Families watched live coverage of the Papal Mass from their televisions—witnessing a historic event and taking in the Popes message of hope.
“Look at the people, so many people,” said a teary-eyed Jean Pilkington as she watched the massive crowds gathered in Havana’s la Plaza de la Revolucion. “I’ve been praying for this to happen… I think the world is going to change for the better.”
Churchgoers at St. Brendan Catholic Church in Weschester showed up early for Sunday mass. Many wanted to pray for the Pope and get home in time to watch his mass on as it happened.
“We can offer mass for the Pope and for the Cuban people so all may go well,” said Gladys Issa who arrived an hour early to services with her husband. “We pray for his safety so he can have strength because this is a long trip for the Pope, a whole week, and we’re looking forward to it.”
Pope Francis, who helped broker the beginning of reconciliation between the U.S. and Cuba, has won over the hearts of many Catholics. According to a CBS/New York Times poll, 79% of American Catholics approve of the direction Pope Francis is taking the Catholic Church.
“He’s a people’s pope,” said Guy Issa. “He wants people to have a better life so he tries to reconcile the nations, Cuba and the United States, for the good of the people.”
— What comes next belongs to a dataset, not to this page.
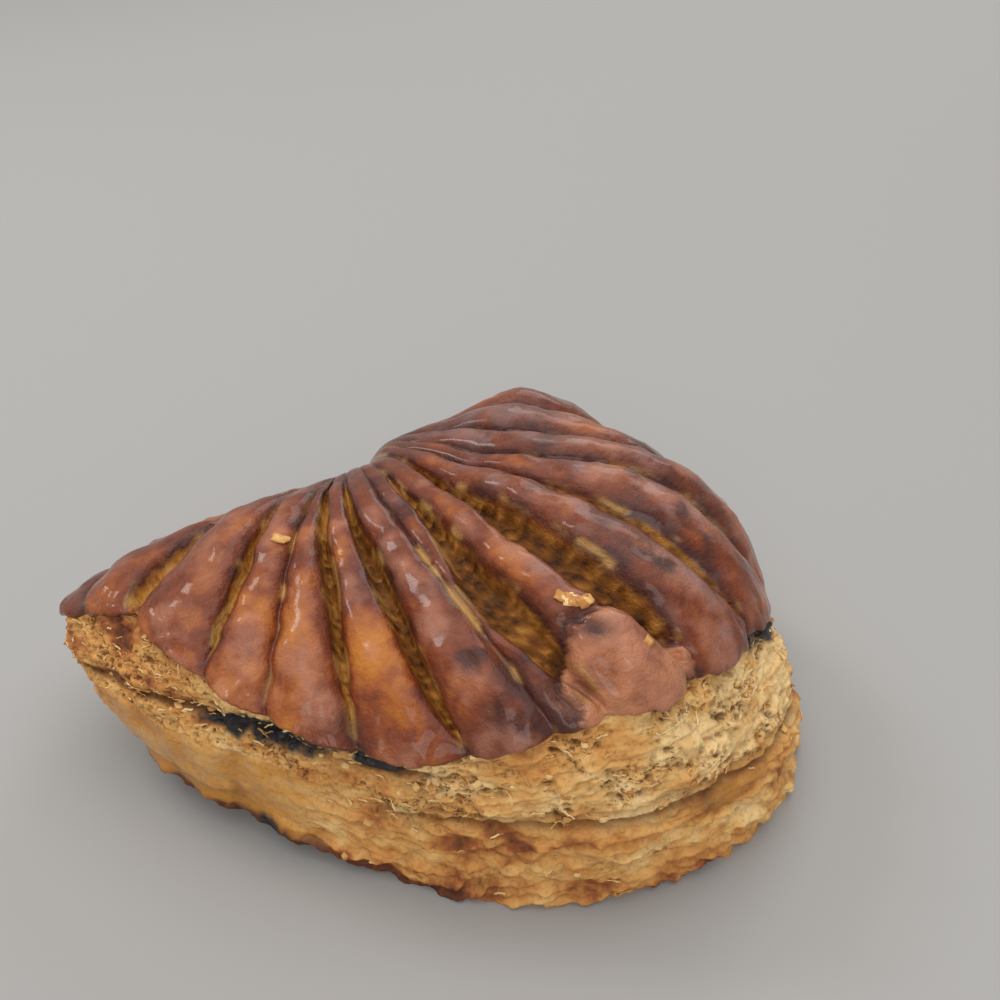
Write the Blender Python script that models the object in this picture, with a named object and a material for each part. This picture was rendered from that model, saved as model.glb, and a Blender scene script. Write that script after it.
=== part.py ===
"""A baked turnover: a half-moon of puff pastry with a fan of cuts in its crust.

The fold runs along +X, from the raised tip at -X to the blunt tip at +X, and
lies at +Y. The curved, layered rim faces -Y, and the pastry rests on its sole
at Z = 0. Design sizes are millimetres, and the mesh is built in metres.
"""

from dataclasses import dataclass

import bmesh
import bpy
import numpy as np

MM = 0.001

# Middle of the pastry's bounding box, to the nearest half millimetre, measured from the point
# that the stations turn about.
BOX_MIDDLE = (-3.3, -21.68)

# The cuts fan out from this point, which lies on the wall of the fold, and their paths
# are arcs round a point in the heart of the pastry.
FOCUS = (-5.0, 23.0)
HEART = (0.0, -15.0, 15.0)
FARTHEST = 130.0
HALVINGS = 34

# Height of the crown above the sole, and how it leans towards the blunt tip and the fold.
CROWN_HEIGHT = 61.0
CROWN_LEAN_X = 0.105
CROWN_LEAN_Y = -0.12

# A ridge between two cuts rises by this share of its width, up to a limit. The smooth
# crust lies this far below the height that the crown and the stations give.
RIDGE_SHARE = 0.24
RIDGE_LIMIT = 2.8
RIDGE_SHOULDER = 0.16
RIDGE_SINK = 1.9
RIDGE_FADE = 0.35

# The crust ends in a lip that hangs over the layered side, lower on each ridge.
LIP_DROOP = 1.6
LIP_OVERHANG = 1.3
FLUTE_FADE = 4

# Two seams run round the layered side. At each of these angles, a seam lies at this share
# of the side's height, counted from the lip.
UPPER_SEAM_DEPTH = 1.6
LOWER_SEAM_DEPTH = 2.6
SEAM_HALF_WIDTH = 0.09
UPPER_SEAM_ANGLES = (165.0, 180.0, 200.0, 220.0, 240.0)
UPPER_SEAM_SHARES = (0.42, 0.36, 0.27, 0.21, 0.12)
LOWER_SEAM_ANGLES = (215.0, 250.0, 300.0, 350.0)
LOWER_SEAM_SHARES = (0.43, 0.45, 0.5, 0.55)

# The sole is flat up to this far inside the foot, and farther where the foot is lifted.
SOLE_INSET = 4.0
SOLE_SLOPE = 2.0

# Mesh rings from the focus to the lip, down the side, and across the sole.
CRUST_RINGS = 25
SIDE_SHARES = (0.03, 0.12, 0.22, 0.3, 0.38, 0.46, 0.56, 0.75, 1.0)
SOLE_RINGS = 2
RING_CROWDING = 1.6

# Where the columns between two neighbouring cuts lie, as shares of the gap.
COLUMN_SHARES = (0.0, 0.14, 0.31, 0.5, 0.69, 0.86)
FOLD_COLUMNS = 42

CRUST_COLOUR = (0.33, 0.105, 0.05, 1.0)
CRUST_ROUGHNESS = 0.42


@dataclass(frozen=True)
class Station:
    """The pastry's section at one angle about the middle.

    Attributes:
        angle: Direction in degrees, from +X towards +Y.
        reach: Distance out to the crust's lip.
        lip: Height of the lip.
        foot: Distance out to the foot of the side.
        lift: Height of the foot above the floor.
        bulge: How far the side swells between lip and foot.
        square: Exponent of the crust's fall; a larger one keeps the crown flat for longer.
        plunge: Exponent of its last drop; a smaller one makes the edge steeper.
    """

    angle: float
    reach: float
    lip: float
    foot: float
    lift: float
    bulge: float
    square: float
    plunge: float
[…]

At La Carreta Cuban restaurant in Miami, the papal mass aired on big screen TV’s while people ate breakfast. For many Cuban-Americans, the arrival of the first Latin American pope to their country was a powerful moment, but some say the popes dual visit to Cuba and the U.S. is too political and they don’t believe it will bring any change to the communist country.
“I don’t agree with all the promotion for a communist country throughout the world,” said Luis Leon who fled to Miami from Cuba decades ago.
Others said they believe Pope Francis’ message of hope will bring change not only in Cuba, but around the world.
“He is a guy for the people,” said Cuban-American Radames Villalon. “I think he gives hope to the people.”